The Eleanor Roosevelt Papers, Digital Edition > My Day
My Day by Eleanor Roosevelt

[This column has emendations. View original version]

      

WASHINGTON, Friday—Spanish children are weighing more and more heavily on my mind. The American Friends Service Committee has been active in feeding children there, largely through the English Quakers, and in the last few days I have heard so many stories that I have been carried back to the days of the World War. I hope very much that those of us who can in this country, will contribute money so that these children may be taken to safety, fed and clothed and educated adequately. I also hope that they can be kept as near home as possible so that the distracted parents may find them again as soon as conditions warrant the reuniting of families.

I think older people suffer almost more than children under circumstances such as exist under war conditions where children have to be separated from their natural guardians. Of course, many of these children will probably have no parents to search for them in the future. Even in that case, I think it is best that they should grow up as near their own homes as possible and be returned to the part of the country from which they came when possible.

It does not matter a great deal in the case of children whether their elders are right or wrong. The children are not responsible, and just as we fed children of every nationality during the World War, I hope we will help to feed, and clothe and educate any children that need it at the present time.

Mr. and Mrs. Walter Brown and their two little boys and I were having a leisurely breakfast this morning when they came to tell me that Mrs. John Greenway had arrived. I expected her this evening and it was therefore a delightful surprise. We never meet without having so much to talk about that time flies and before I knew it, my horse was waiting for me at the Memorial Bridge and I was still sitting at my desk, not even having seen the housekeeper. To say that I hurried through my interviews would hardly describe the way I hustled people in and out of the chair beside my desk. Then I spent an hour and a half riding along the Potomac River.

Mrs. William Brown Meloney, Mrs. Frances Parkinson Keyes, and Mrs. Anna Louise Strong lunched with me.
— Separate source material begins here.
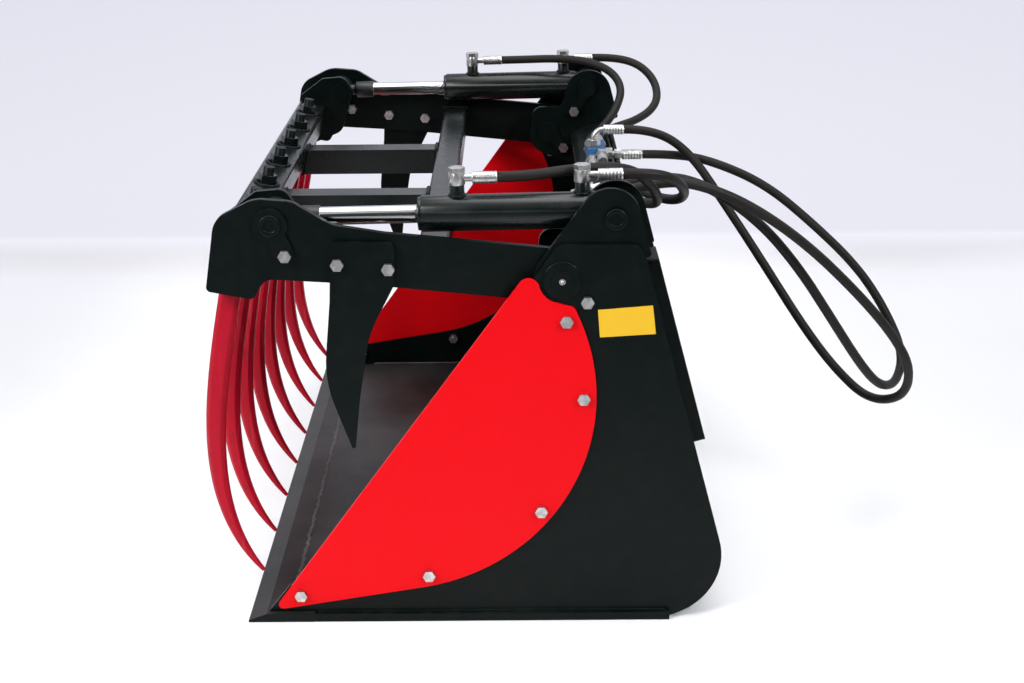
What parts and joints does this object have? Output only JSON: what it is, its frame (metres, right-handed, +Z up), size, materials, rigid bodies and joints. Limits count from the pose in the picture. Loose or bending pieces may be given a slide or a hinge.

Three very interesting women and all so very different! An afternoon full of appointments and tonight we give the party for the newspaper fraternity. It is warm enough to make the garden a very pleasant place but I am as usual wondering if we are going to have heavy storms which will keep us from enjoying wandering about in the open air.

Every afternoon of late we have had a thunderstorm and I am thankful that my early training on the Hudson River made me impervious to any excitement no matter how hard "Hendrik Hudson may roll his ninepins." When I had my daughter's dogs with me, the male dog, Jack, always provided the show of nerves. He hid himself under the bed or the table or if possible under my chair evidently feeling that if you saw nothing you were protected.

E.R.


Names and Terms Mentioned or Referenced

Geographic
  • Washington (D.C., United States) [ index ]


About this document

My Day by Eleanor Roosevelt, May 29, 1937

Roosevelt, Eleanor, 1884-1962
[ ERPP bio | LC | VIAF | WorldCat | DPLA | Wikidata | SNAC ]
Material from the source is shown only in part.